Course Spotlight: Bias Studies

Related: Recommended Reading: Discussions of Race

In Punahou’s Bias Studies course, taught by Pamela Sakamoto and David Ball, Academy juniors and seniors cast a critical eye on ideas and assumptions of American literature, the media and U.S. history from post-Civil War to the present. By closely examining sources of information, students learn to think critically about how biases have influenced the depiction of past and current events.

Students examine everything from Civil War photography, accounts from interned Japanese Americans during World War II, to the language used in textbooks during the overthrow and annexation of Hawai‘i. Students keep media journals, analyze the reliability of narrators, study the historical contexts of the literature and pursue an independent action project.

“We hope to help students develop a nose for bias and keen eyes that place ideas in context,” said Sakamoto, chair of Punahou’s Academy Social Studies department. “We do this by promoting deep reading, vigorous discussion and sophisticated analysis.
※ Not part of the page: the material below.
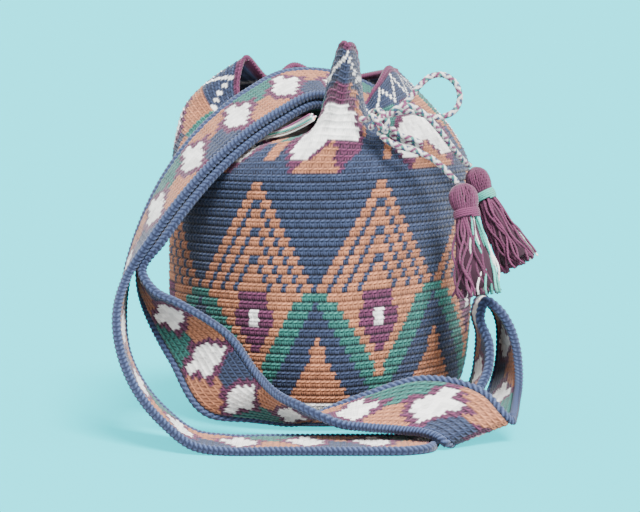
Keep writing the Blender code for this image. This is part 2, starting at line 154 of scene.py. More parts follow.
class BagSizes(bpy.types.PropertyGroup):
    """Sizes of the stitches and yarns."""

    row: FloatProperty(name="Wall row", description="Height of one round of stitches on the wall",
                       default=6.5 * MM, min=0.003, max=0.012, unit="LENGTH")
    relief: FloatProperty(name="Stitch depth", description="How far a stitch stands out of the cloth",
                          default=1.7 * MM, min=0.0, max=0.004, unit="LENGTH")
    strap_relief: FloatProperty(name="Strap stitch depth", description="How far a strap stitch stands out",
                                default=1.1 * MM, min=0.0, max=0.003, unit="LENGTH")
    cord: FloatProperty(name="Drawstring", description="Diameter of the braided drawstring",
                        default=4.3 * MM, min=0.002, max=0.01, unit="LENGTH")
    strand: FloatProperty(name="Tassel strand", description="Diameter of one strand of tassel yarn",
                          default=1.7 * MM, min=0.0005, max=0.004, unit="LENGTH")
    strands: IntProperty(name="Skirt strands", description="Number of strands in a tassel's skirt",
                         default=84, min=20, max=200)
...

As a result, we anticipate that our students will develop a sense of empathy for others, including those who represent different backgrounds and who lived in the past.”

Amid the current political turmoil and divisions of society, the English/social studies class has become particularly relevant. Sakamoto says the course unfolds like a college seminar, and that students who have taken part often delve into spirited class discussions. “The daily news feed of current events – whether the pandemic or politics – is a constant reminder of why we need such a course,” she said. “What is a fact? How are facts distorted? Do they matter? Are today’s complex, chaotic times incomparable and unimaginable? Answering these questions can help correct dangerous tendencies to slide into sloppy reasoning and thinking susceptible to manipulation on an individual and national scale.”

Ball, who conceptualized the class, says both he and Sakamoto share a passion for social justice and “teaching students how the incompleteness of the American democratic experiment points toward the seismic civil rights era we are living through presently.”

“Becoming responsible consumers and producers of information is a basic requirement of 21st century citizenship,” he said. “Our students have a true opportunity to become leaders with these skills.”